I’m very proud that Left Unity’s policy – decided democratically from the bottom up rather than announced by any leaders – has come together to form a genuine alternative to the four main parties.

We agreed to oppose all fracking, bring the railways and public utilities back into public hands, and to support a massive expansion of green energy. We also support a new electricity tariff system that guarantees the free supply of a basic quota to all, balanced by higher charges for heavy users.

Left Unity believes education is a fundamental human right that should no longer be dependent on money, class or influence and that every family must have access to high-quality neighbourhood schools. This goes beyond well-funded state education. As well as making further and higher education free at the point of use, we want to bring back grants for up to six years.

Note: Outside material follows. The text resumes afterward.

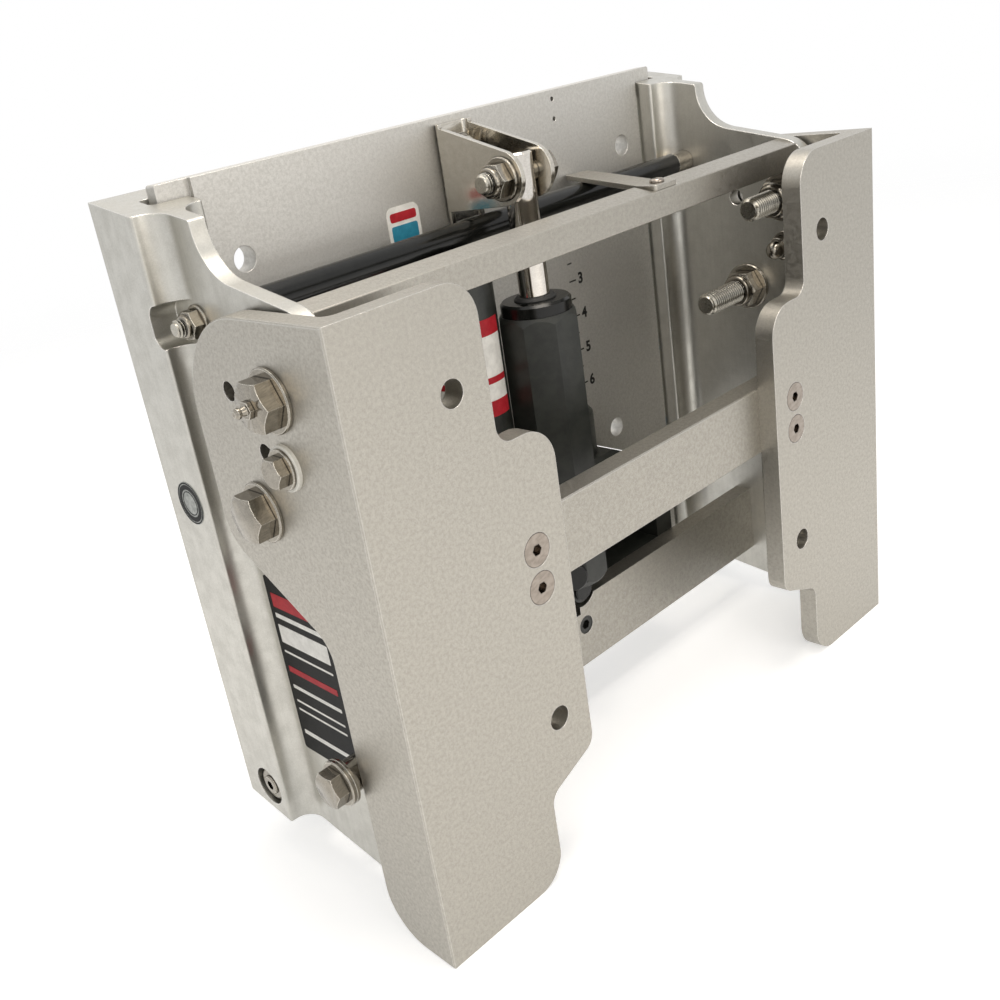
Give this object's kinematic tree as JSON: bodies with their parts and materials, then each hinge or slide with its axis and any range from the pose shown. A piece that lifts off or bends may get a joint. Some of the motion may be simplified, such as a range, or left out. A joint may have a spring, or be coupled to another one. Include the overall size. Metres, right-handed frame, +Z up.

Academies and free schools should be brought back into local authority control and school field trips should be free.

Internationally, we want to scrap Trident and we are for a campaign of boycott, divestment and sanctions against Israel until it complies with its obligations under international law. We are applying for observer membership of the Party of the European Left, joining our sister parties Podemos and Syriza.

Although we are against military intervention in Iraq and Syria, we stand wholly opposed to the brutal evil of ISIS and its despicable violence, not least against women and minorities whose rights we champion. Despite this issue being woefully misreported, conference voted to work with local Kurdish organisations to support the progressive Kurdish resistance against ISIS.

Left Unity wants carers to be recognised as doing vital work, not seen as unemployed, and we want to abolish the Work Capability Assessments that have degraded disabled people. It is our policy that no one should be left with no income and that it should be a crime to leave anyone destitute.

These policies, and those on the economy, housing, healthcare and anti-racism passed at our last conference, will now go into our manifesto. It will be an uphill struggle for a new party of the left to fight for seats in a general election stacked against us. In what will be a close race between Labour and the Tories, we will not be fighting in marginals or against good left-wing Labour MPs as we do not want to let the Conservatives in through the backdoor.

But we are looking to target a selection of Blairite MPs in safe Labour seats because Ukip is not the answer to the stagnation of Westminister and its out of touch elite. People deserve a choice. They deserve a genuine alternative. They deserve to get angry about something more important than a tweet of a white van and some England flags.